====== Data excerpt

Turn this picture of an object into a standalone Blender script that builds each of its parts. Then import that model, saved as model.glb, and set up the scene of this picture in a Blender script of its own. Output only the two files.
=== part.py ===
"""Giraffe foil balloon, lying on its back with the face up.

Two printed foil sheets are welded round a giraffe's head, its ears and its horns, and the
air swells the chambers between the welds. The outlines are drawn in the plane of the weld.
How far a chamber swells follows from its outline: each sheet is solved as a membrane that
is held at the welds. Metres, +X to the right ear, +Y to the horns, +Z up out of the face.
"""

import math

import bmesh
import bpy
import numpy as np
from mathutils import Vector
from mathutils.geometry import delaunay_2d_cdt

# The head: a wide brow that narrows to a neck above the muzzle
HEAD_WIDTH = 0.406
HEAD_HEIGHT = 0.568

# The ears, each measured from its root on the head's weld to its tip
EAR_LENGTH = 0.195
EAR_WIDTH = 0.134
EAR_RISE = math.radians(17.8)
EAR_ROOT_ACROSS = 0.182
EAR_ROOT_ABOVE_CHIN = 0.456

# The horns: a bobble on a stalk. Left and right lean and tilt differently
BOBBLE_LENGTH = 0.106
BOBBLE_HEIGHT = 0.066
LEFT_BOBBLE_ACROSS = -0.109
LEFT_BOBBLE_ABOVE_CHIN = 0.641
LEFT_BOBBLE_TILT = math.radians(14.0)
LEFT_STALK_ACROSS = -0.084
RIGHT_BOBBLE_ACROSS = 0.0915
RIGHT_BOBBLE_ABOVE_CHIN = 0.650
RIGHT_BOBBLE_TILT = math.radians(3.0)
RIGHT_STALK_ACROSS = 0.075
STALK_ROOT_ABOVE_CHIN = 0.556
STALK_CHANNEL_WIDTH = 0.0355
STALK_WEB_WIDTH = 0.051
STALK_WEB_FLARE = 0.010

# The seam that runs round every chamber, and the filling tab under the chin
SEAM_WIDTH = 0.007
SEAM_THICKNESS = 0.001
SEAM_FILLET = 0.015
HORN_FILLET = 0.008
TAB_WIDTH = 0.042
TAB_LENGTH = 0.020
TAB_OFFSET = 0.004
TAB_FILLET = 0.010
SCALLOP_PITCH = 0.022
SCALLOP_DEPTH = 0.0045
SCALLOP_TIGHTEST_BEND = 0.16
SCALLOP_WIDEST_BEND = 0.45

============

Task to complete.
All of the lines above must be returned exactly.

Right answer.
Turn this picture of an object into a standalone Blender script that builds each of its parts. Then import that model, saved as model.glb, and set up the scene of this picture in a Blender script of its own. Output only the two files.
=== part.py ===
"""Giraffe foil balloon, lying on its back with the face up.

Two printed foil sheets are welded round a giraffe's head, its ears and its horns, and the
air swells the chambers between the welds. The outlines are drawn in the plane of the weld.
How far a chamber swells follows from its outline: each sheet is solved as a membrane that
is held at the welds. Metres, +X to the right ear, +Y to the horns, +Z up out of the face.
"""

import math

import bmesh
import bpy
import numpy as np
from mathutils import Vector
from mathutils.geometry import delaunay_2d_cdt

# The head: a wide brow that narrows to a neck above the muzzle
HEAD_WIDTH = 0.406
HEAD_HEIGHT = 0.568

# The ears, each measured from its root on the head's weld to its tip
EAR_LENGTH = 0.195
EAR_WIDTH = 0.134
EAR_RISE = math.radians(17.8)
EAR_ROOT_ACROSS = 0.182
EAR_ROOT_ABOVE_CHIN = 0.456

# The horns: a bobble on a stalk. Left and right lean and tilt differently
BOBBLE_LENGTH = 0.106
BOBBLE_HEIGHT = 0.066
LEFT_BOBBLE_ACROSS = -0.109
LEFT_BOBBLE_ABOVE_CHIN = 0.641
LEFT_BOBBLE_TILT = math.radians(14.0)
LEFT_STALK_ACROSS = -0.084
RIGHT_BOBBLE_ACROSS = 0.0915
RIGHT_BOBBLE_ABOVE_CHIN = 0.650
RIGHT_BOBBLE_TILT = math.radians(3.0)
RIGHT_STALK_ACROSS = 0.075
STALK_ROOT_ABOVE_CHIN = 0.556
STALK_CHANNEL_WIDTH = 0.0355
STALK_WEB_WIDTH = 0.051
STALK_WEB_FLARE = 0.010

# The seam that runs round every chamber, and the filling tab under the chin
SEAM_WIDTH = 0.007
SEAM_THICKNESS = 0.001
SEAM_FILLET = 0.015
HORN_FILLET = 0.008
TAB_WIDTH = 0.042
TAB_LENGTH = 0.020
TAB_OFFSET = 0.004
TAB_FILLET = 0.010
SCALLOP_PITCH = 0.022
SCALLOP_DEPTH = 0.0045
SCALLOP_TIGHTEST_BEND = 0.16
SCALLOP_WIDEST_BEND = 0.45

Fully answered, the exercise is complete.